Sunday, June 1, 2014

Unhooked

Yesterday after getting home from a long morning, I felt abnormally hungry. My first instinct was that I was high for some reason because I had other symptoms that gave me that impression. However, I was sitting at a 4.1.  I took the opportunity to have an earlier dinner; however that only led to me being hungry around the normal dinner time... so I ate again.   I couldn't help but feel grossly hungry for the rest of the afternoon. I began snacking as the urge was too strong, literally I couldn't resist.   My blood sugar was rising and I took insulin accordingly.

Like I mentioned I was already feeling like I was high at a 4.1, so when I was actually high, I felt awful. My head was pounding and I could barely keep my eyes open.  Now, I live alone, so the thought of something awful happening does cross my mind every now and then.  I try not to panic because I don't want to live a life fearing my diabetes; however, it is important when you live alone to be honest with yourself, if you think you should check, you should. If you think you should sit down, you should. You can't push yourself, especially when you're alone.
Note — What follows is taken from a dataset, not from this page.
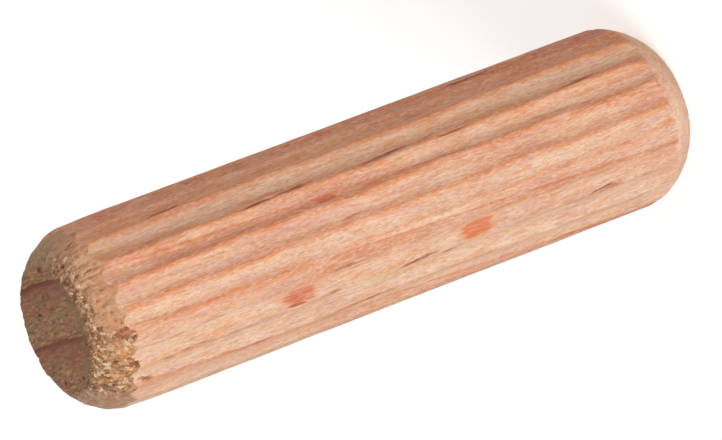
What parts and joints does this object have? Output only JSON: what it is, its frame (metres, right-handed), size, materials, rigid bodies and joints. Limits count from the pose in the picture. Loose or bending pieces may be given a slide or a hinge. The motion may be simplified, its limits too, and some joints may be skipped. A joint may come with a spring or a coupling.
{
  "type": "dowel pin",
  "caption": "Fluted wooden dowel pin: a straight round rod with shallow hollow flutes all round it and a crowned chamfer at each flat end.",
  "frame": {"origin": "centre of the lower end face, on which the pin stands", "axes": "+Z along the pin's axis, from the lower end face to the upper one; +X through the middle of the ridge between two flutes"},
  "size_m": [0.008, 0.008, 0.03],
  "materials": {
    "beech": "bare beech, long grain on the flutes, darker end grain and torn fibres at one chamfer"
  },
  "bodies": {
    "root": {"dowel": "beech"}
  },
  "joints": []
}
I checked and it looked like it was coming down again. I clearly was on a diabetes roller coaster and the feeling of thrill was hanging on strong.  I decided I would change in my pajamas, put on Bridesmaids (my favourite) drink some Fresca (another favourite next to Diet Coke) and relax with my meter by my side. However, it seems that when I changed into my pajamas I clipped my pump back onto my pajamas but didn't connect myself to it.  I have done this before, but usually in change-rooms. I will be walking around the mall and spot my tubing flying back in forth in the air like a swing being pushed.

Clearly I was out of it, as I fell asleep at around 7:30 p.m and didn't wake back up until 12:30 p.m  I didn't even bother throwing on my glasses to guide myself to bed, I must have just stumbled around and fell back asleep. Although, I did notice I picked up a few things off the floor and placed them neatly on the coffee table, clearly OCD in my sleep as well.

I had a long night however, up to go the bathroom, up to get a glass of water, up to revisit the bathroom, back to the kitchen to get more water (all without glasses I might add!) I felt horrible each time I woke up, my mouth was dry, my head was pounding. I checked and I was sitting in the 20s. I grabbed my pump and gave insulin and fell back asleep.

I had a commitment this morning to go to and had set my alarm for 6 a.m. Well 6 a.m came and I woke with the worst headache and stomach ache. I felt literally like I had been drinking the night before, yet all I did was sleep. I knew that I wasn't going to be able to drive feeling as bad as I did.  I messaged my friend (who also has t1) and let her know. She told me to check my site, which is a pretty standard procedure when things go wrong, but in the middle of the night, all you want to do is sleep...like a normal person.

I felt around my site, sometimes the cannula will come out or bend and insulin will leak. So, I was looking for a wet site or the potent smell of insulin. Nothing, however, this is when I realized something major, that is, that  I wasn't even hooked up!

Clearly, taking on diabetes alone is a lot of work. It seems simple and to me sometimes I forget how complicated it can be. But it isn't impossible to take care of yourself, it just takes some trial and error and we can't be too hard on ourselves, after all we have a pretty big job.